CAD and scene scripts
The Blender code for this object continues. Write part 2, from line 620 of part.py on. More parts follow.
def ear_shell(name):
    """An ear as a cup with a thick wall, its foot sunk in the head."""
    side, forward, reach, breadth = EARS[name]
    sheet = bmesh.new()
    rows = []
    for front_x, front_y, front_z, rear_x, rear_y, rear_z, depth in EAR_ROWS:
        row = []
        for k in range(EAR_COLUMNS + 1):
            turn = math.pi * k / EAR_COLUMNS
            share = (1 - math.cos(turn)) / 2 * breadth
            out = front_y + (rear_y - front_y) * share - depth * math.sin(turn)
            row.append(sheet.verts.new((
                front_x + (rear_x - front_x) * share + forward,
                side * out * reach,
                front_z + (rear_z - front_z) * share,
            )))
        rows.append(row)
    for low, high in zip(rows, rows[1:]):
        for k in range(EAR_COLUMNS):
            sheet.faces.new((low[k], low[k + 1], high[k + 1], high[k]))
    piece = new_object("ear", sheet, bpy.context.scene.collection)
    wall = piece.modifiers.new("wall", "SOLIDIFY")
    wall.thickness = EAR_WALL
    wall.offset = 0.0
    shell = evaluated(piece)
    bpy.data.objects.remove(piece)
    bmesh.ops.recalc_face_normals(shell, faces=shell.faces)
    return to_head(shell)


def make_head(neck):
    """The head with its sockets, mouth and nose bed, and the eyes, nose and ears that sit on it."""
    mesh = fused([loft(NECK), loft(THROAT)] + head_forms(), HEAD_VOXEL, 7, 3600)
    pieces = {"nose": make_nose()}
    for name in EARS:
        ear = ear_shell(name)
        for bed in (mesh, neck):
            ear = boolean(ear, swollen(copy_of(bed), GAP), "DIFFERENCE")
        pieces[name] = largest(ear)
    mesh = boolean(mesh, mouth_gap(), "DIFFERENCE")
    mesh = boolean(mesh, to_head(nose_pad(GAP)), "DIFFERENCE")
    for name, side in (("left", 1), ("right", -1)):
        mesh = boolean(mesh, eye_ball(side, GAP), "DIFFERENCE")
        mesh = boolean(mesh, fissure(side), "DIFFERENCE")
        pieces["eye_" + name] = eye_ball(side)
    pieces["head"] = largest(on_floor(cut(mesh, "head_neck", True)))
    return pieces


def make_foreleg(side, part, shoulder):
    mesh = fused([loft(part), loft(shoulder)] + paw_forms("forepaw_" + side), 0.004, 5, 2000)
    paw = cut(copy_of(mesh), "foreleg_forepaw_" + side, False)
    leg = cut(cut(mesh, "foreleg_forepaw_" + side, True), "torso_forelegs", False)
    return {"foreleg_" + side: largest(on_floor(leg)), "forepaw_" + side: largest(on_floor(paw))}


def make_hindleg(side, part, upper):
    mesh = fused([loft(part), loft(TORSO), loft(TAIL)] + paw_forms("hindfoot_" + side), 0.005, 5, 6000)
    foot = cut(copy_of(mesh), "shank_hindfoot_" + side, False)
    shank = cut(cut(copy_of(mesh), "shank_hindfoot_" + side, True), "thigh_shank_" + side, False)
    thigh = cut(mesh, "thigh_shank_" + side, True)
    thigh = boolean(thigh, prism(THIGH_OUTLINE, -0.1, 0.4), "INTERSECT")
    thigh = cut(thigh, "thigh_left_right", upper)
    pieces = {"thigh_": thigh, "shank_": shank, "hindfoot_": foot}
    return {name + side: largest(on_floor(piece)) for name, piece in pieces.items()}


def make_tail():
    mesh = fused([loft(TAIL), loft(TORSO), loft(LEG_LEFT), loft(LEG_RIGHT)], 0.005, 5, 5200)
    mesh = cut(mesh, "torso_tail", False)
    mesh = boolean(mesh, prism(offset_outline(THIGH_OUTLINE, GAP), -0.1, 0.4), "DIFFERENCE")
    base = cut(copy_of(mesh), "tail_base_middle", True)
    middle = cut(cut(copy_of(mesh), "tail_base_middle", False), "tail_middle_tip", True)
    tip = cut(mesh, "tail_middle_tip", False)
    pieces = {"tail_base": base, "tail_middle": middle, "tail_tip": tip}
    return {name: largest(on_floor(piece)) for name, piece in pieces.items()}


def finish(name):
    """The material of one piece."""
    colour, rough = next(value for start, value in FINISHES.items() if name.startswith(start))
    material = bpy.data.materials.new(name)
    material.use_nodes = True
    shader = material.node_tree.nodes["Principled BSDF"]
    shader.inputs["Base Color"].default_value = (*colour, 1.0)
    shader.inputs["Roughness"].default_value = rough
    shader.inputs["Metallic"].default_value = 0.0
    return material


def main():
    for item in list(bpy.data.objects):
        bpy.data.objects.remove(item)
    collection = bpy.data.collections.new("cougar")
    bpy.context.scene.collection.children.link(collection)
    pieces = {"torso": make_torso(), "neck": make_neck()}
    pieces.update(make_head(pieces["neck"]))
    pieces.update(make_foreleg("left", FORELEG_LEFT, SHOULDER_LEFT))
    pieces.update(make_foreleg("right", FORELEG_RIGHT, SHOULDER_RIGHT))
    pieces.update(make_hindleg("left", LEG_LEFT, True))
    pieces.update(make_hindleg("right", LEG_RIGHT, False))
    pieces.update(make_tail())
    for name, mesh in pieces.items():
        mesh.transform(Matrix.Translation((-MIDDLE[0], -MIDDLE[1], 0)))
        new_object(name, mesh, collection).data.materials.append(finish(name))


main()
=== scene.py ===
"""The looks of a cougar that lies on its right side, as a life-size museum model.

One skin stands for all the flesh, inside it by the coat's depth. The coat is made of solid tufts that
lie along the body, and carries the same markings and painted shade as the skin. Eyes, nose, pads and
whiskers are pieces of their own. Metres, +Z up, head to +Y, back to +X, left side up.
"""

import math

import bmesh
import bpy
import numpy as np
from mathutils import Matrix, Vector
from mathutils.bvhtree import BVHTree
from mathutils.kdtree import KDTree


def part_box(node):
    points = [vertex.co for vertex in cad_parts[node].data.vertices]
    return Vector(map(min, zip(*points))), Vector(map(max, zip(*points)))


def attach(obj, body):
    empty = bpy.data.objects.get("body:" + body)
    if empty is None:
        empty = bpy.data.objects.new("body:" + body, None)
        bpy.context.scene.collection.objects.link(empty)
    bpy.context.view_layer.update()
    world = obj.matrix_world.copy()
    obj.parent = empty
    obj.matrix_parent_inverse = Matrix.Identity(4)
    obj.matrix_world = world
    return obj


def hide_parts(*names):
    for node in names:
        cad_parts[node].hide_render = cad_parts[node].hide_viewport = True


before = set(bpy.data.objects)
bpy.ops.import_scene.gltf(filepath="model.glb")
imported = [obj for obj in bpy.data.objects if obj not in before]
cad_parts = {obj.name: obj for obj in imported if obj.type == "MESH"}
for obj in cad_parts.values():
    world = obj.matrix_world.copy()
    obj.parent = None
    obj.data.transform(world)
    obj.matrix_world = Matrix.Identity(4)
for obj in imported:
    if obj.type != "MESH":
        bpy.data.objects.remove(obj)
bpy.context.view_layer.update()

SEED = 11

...

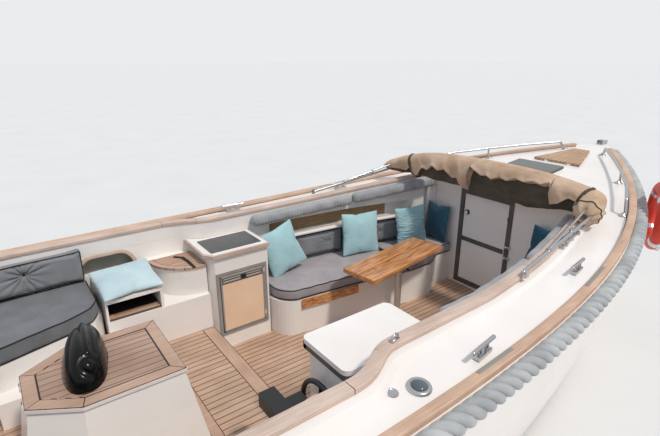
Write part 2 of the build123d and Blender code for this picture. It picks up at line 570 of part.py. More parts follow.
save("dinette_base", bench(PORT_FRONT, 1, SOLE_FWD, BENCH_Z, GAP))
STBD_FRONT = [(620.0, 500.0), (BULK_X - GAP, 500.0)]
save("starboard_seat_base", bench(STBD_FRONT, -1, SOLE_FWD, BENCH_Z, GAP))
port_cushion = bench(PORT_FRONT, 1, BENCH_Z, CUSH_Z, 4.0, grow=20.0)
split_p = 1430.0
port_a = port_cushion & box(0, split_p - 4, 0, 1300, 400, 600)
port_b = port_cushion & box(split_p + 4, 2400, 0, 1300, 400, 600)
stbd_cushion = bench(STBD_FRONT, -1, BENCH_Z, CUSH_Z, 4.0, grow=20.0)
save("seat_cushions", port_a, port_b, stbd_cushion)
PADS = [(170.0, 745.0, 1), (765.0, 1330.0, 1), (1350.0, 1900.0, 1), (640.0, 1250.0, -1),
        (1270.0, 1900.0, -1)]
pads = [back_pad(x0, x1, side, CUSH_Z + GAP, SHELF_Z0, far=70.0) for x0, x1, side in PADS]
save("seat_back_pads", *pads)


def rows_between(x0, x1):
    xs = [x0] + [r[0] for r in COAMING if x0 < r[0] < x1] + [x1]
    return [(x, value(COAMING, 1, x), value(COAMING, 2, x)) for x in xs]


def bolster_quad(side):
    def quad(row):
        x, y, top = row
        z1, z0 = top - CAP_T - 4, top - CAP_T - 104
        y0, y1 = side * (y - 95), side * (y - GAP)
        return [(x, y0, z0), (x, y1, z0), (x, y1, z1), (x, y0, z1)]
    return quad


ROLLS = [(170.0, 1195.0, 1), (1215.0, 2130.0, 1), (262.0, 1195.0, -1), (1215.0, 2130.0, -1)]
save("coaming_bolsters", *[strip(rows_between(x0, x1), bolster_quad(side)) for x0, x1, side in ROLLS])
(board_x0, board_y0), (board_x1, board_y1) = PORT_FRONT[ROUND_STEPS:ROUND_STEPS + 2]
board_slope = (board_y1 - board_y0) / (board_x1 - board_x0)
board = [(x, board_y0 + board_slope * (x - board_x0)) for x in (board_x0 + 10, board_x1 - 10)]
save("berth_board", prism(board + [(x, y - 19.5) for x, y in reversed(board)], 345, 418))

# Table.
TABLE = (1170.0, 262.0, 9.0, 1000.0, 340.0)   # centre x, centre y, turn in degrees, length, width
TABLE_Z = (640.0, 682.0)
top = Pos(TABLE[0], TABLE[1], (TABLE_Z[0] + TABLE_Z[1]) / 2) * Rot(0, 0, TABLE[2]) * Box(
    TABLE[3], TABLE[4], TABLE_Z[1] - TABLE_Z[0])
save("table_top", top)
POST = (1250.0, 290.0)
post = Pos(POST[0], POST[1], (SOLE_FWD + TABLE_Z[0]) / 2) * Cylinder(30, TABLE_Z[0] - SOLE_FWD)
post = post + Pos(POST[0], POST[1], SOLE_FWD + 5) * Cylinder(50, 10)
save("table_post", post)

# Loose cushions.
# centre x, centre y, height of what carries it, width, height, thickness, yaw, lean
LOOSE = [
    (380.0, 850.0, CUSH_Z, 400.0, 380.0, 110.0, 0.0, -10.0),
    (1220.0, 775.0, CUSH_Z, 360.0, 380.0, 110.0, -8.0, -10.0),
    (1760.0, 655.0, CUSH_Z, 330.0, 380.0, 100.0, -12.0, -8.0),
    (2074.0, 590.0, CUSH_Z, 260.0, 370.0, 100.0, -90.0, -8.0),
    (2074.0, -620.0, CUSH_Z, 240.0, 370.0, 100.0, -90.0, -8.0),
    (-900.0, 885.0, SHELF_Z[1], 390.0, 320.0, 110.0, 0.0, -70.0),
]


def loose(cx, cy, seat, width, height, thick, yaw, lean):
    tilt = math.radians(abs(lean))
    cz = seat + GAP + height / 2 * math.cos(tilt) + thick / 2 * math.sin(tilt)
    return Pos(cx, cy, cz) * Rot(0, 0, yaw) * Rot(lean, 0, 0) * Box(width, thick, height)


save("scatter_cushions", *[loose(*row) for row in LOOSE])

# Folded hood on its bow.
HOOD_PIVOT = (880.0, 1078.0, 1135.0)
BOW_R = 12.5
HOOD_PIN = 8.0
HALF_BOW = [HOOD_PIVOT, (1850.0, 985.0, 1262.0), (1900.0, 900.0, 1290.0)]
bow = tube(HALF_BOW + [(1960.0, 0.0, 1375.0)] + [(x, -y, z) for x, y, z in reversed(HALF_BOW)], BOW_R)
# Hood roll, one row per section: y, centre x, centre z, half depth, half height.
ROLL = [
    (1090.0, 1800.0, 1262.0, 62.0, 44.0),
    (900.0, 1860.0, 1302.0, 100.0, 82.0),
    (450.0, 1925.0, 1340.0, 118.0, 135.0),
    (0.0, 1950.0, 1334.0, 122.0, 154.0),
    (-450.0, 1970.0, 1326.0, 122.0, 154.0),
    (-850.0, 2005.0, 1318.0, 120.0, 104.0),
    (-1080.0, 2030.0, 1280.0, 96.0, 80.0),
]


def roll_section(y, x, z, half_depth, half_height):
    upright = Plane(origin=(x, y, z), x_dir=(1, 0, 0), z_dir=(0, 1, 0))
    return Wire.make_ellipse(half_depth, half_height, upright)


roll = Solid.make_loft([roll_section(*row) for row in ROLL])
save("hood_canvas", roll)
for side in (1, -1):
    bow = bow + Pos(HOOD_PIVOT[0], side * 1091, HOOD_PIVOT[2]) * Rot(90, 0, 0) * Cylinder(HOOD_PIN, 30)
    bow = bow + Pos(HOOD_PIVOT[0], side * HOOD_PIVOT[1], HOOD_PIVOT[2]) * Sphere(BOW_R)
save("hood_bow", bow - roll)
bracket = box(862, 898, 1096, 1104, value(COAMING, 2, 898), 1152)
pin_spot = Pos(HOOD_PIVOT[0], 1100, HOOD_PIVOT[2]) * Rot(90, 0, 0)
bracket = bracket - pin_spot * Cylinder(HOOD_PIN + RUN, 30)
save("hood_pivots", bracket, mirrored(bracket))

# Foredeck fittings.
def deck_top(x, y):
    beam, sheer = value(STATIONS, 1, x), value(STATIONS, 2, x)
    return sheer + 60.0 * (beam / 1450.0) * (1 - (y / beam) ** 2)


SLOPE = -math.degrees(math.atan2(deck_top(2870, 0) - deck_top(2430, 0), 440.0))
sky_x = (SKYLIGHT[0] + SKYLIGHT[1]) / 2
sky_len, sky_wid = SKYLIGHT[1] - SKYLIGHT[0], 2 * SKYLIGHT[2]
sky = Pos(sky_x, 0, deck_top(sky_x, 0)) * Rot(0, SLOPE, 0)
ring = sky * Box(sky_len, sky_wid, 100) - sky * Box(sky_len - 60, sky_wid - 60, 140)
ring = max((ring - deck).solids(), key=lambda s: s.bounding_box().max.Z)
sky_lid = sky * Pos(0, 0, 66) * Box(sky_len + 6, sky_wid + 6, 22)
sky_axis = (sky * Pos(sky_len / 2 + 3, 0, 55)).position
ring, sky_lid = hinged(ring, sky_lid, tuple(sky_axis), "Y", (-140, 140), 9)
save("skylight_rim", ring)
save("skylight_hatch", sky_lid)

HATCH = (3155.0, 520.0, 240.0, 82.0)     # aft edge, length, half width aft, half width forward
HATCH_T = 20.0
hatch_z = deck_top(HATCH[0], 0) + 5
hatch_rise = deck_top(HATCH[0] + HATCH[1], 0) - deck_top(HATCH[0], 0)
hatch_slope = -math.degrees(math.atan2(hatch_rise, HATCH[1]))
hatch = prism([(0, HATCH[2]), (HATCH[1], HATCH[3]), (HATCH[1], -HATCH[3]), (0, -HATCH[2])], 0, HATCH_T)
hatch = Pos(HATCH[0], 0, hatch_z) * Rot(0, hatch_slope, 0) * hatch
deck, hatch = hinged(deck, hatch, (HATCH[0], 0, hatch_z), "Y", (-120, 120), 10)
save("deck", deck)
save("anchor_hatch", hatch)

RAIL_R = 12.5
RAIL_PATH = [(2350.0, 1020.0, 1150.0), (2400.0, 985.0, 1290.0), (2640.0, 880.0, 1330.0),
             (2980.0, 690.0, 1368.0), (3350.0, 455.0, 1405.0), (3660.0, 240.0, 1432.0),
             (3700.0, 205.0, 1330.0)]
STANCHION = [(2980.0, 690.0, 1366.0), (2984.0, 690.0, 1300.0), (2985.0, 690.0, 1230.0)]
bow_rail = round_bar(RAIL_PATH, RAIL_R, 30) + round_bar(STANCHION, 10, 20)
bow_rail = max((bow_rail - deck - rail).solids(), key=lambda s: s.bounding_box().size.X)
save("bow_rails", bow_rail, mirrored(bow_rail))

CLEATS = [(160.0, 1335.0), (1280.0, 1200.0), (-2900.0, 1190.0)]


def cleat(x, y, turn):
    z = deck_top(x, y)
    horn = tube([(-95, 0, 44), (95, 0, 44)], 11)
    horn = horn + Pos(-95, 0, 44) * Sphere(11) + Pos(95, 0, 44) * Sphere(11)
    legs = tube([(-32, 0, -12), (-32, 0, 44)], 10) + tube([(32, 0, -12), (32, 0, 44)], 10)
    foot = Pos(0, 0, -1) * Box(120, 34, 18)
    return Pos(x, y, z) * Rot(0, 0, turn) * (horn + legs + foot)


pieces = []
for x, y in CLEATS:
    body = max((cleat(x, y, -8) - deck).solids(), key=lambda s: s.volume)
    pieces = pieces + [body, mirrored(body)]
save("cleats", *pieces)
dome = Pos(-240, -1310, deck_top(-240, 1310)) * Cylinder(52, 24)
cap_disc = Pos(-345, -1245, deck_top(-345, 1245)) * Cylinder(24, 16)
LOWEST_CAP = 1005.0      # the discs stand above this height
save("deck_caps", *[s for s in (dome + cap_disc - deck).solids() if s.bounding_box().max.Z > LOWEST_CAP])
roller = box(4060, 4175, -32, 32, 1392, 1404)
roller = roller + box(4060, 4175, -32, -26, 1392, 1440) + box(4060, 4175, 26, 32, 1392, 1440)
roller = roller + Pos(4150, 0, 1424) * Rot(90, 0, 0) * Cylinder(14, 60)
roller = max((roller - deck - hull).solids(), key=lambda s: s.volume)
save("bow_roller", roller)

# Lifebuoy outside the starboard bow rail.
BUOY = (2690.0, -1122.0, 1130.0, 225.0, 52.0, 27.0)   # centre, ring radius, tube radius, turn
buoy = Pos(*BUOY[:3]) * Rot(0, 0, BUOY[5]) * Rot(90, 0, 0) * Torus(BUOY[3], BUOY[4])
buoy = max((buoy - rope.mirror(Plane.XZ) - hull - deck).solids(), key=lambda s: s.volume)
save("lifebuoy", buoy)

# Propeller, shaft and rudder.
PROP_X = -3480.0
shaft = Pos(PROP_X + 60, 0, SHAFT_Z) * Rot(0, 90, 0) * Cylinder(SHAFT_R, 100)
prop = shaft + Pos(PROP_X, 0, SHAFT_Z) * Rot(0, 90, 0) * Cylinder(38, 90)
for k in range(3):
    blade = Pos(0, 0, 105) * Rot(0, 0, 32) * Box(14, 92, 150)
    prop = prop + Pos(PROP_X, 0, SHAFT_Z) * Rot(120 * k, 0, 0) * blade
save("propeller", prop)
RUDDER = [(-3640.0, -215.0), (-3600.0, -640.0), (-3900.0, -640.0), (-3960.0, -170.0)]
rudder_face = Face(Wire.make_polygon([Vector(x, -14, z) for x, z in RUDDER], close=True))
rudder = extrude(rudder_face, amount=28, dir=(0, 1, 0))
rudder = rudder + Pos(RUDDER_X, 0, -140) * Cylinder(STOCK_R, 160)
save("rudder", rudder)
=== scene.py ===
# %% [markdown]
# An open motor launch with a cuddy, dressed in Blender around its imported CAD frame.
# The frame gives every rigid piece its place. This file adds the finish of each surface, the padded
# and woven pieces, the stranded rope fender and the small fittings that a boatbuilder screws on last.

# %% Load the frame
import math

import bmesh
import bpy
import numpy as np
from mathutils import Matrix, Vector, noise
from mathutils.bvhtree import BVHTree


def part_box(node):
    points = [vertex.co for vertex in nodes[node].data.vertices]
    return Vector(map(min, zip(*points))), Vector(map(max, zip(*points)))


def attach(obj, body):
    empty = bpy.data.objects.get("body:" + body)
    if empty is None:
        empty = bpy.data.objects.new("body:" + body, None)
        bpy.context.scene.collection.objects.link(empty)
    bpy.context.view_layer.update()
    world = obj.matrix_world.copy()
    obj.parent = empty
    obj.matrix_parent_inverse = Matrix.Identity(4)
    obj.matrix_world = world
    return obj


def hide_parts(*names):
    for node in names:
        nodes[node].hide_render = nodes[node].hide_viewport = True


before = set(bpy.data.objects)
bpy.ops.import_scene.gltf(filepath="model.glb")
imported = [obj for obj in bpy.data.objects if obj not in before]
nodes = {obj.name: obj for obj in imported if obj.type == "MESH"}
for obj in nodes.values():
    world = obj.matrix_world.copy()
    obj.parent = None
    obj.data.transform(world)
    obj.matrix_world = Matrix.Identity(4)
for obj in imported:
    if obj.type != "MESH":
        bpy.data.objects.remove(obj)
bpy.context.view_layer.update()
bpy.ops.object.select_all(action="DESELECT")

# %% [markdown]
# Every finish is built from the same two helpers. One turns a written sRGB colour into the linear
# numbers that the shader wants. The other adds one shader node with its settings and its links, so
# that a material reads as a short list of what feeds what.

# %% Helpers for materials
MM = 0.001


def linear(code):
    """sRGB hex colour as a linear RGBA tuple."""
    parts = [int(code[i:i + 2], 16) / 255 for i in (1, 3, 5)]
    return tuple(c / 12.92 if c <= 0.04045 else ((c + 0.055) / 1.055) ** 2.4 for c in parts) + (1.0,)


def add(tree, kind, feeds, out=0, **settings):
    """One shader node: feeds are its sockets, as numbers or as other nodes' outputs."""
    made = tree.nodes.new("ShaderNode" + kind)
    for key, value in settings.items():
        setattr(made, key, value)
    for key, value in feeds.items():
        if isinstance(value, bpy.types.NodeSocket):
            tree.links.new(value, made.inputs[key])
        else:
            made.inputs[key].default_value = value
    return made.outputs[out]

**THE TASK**
Taking the material above, extract exactly and only the lines from the line with "rudder = extrude(rudder_face, amount=28, dir=(0, 1, 0))" to the line with "# and woven", inclusive of both.

**ANSWER IN FULL**
rudder = extrude(rudder_face, amount=28, dir=(0, 1, 0))
rudder = rudder + Pos(RUDDER_X, 0, -140) * Cylinder(STOCK_R, 160)
save("rudder", rudder)
=== scene.py ===
# %% [markdown]
# An open motor launch with a cuddy, dressed in Blender around its imported CAD frame.
# The frame gives every rigid piece its place. This file adds the finish of each surface, the padded
# and woven pieces, the stranded rope fender and the small fittings that a boatbuilder screws on last.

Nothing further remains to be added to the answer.